Tracking Solar Wind and Galactic Rays

The IMAP-Hi and the Solar Wind Electron instrument are at the forefront of this investigation. IMAP-Hi captures and tracks energetic neutral atoms to map the heliosphere’s composition and the origins of these particles. Meanwhile, the Solar Wind Electron instrument monitors electrons ejected by the sun, which compose the solar wind. By analyzing these particles, researchers can better define the size and shape of the heliosphere, as well as its interactions with the interstellar medium—the matter that exists between stars.

LANL scientist Dan Reisenfeld likened the investigation to bats using sonar to navigate their surroundings. “It has to figure out how far away these things are, so it sends out a sonar pulse and hits the wall of the cave,” he explained. “But for the heliosphere, we use the solar wind as that pulse.” This innovative approach is expected to reveal how the heliosphere shifts and adapts throughout the sun’s approximately 11-year solar cycle.

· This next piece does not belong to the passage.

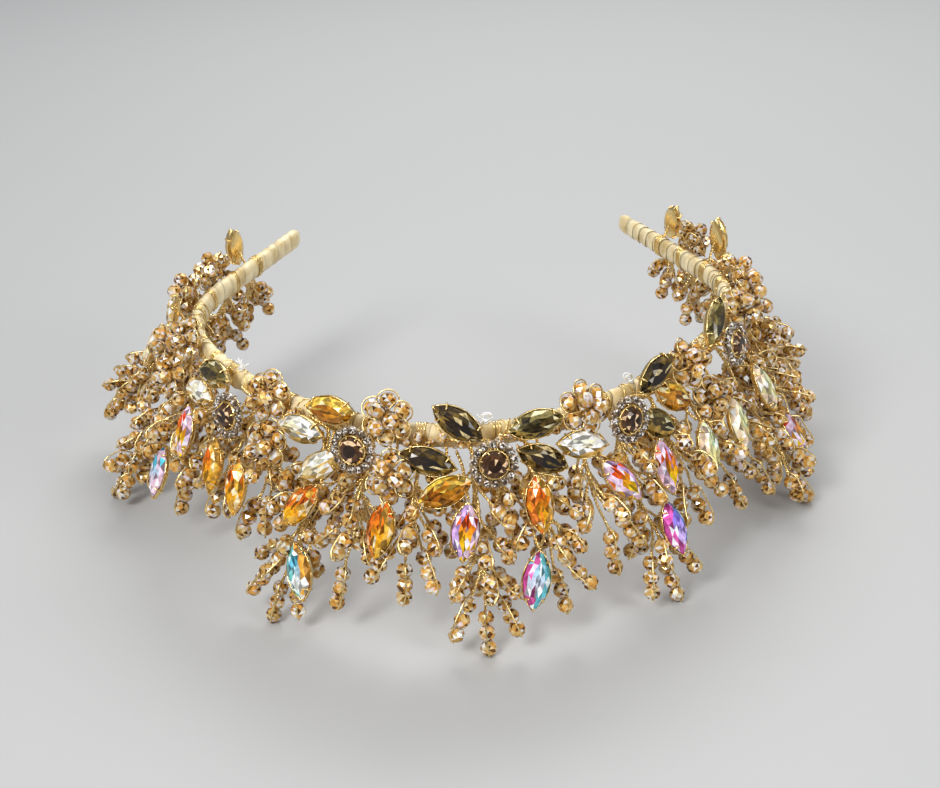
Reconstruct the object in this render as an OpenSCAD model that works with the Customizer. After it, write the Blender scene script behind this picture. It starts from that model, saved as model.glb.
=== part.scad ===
// Bridal tiara: a satin-wrapped spring band carrying jewelled flowers, marquise drops
// and twisted-wire sprays of small crystal beads. It stands on the tips of its sprays.
// Millimetres, +Z up, front of the tiara towards -Y, wearer's right hand towards -X.

/* [Head band] */
// Radius of the curve at the middle of the forehead, mm
front_radius = 46; // [42:1:60]
// Radius of the long side curves, mm
side_radius = 100; // [90:1:110]
// Radius of the tighter curve behind the ears, mm
ear_radius = 42; // [38:1:46]
// Length of the straight end piece on each side, mm
end_length = 43; // [36:1:48]
// Height of the band's centreline above the table, mm
band_height = 46; // [44:0.5:50]
// Depth of the wrapped band's section, measured upwards, mm
wrap_depth = 5.2; // [4.6:0.1:6]
// Thickness of the wrapped band's section, mm
wrap_thickness = 3; // [2.6:0.1:3.4]

/* [Stones] */
// Length of a marquise stone, mm
stone_length = 13.4; // [12:0.2:14]
// Width of a marquise stone, mm
stone_width = 6.4; // [5.6:0.2:7]
// Height of a marquise stone from keel to table, mm
stone_height = 2.7; // [2.4:0.1:3.2]
// Diameter of the round stone in each flower, mm
centre_stone = 6.2; // [5.6:0.2:6.6]
// Number of tiny crystals round each flower
halo_count = 14; // [12:1:15]

/* [Beads and wire] */
// Diameter of a crystal bead, mm
bead_diameter = 4; // [3.6:0.1:4.1]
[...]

Recent solar activity, including a major storm around Veterans Day, demonstrated the capabilities of the Solar Wind Electron instrument. The storm resulted in the northern lights being visible at unusually low latitudes, including areas like Santa Fe. While visually stunning, solar storms can also pose significant risks, potentially disrupting power systems and creating hazards for astronauts. According to Ruth Skoug, lead scientist for the Solar Wind Electron instrument, understanding and predicting solar storms is critical for mitigating these risks. “We’re going to do even better on the next storm, with all the instruments on,” she said.

The launch of the IMAP probe represents a significant step forward in solar research, with the potential to unveil new insights into the sun’s behavior and its interactions with the broader universe.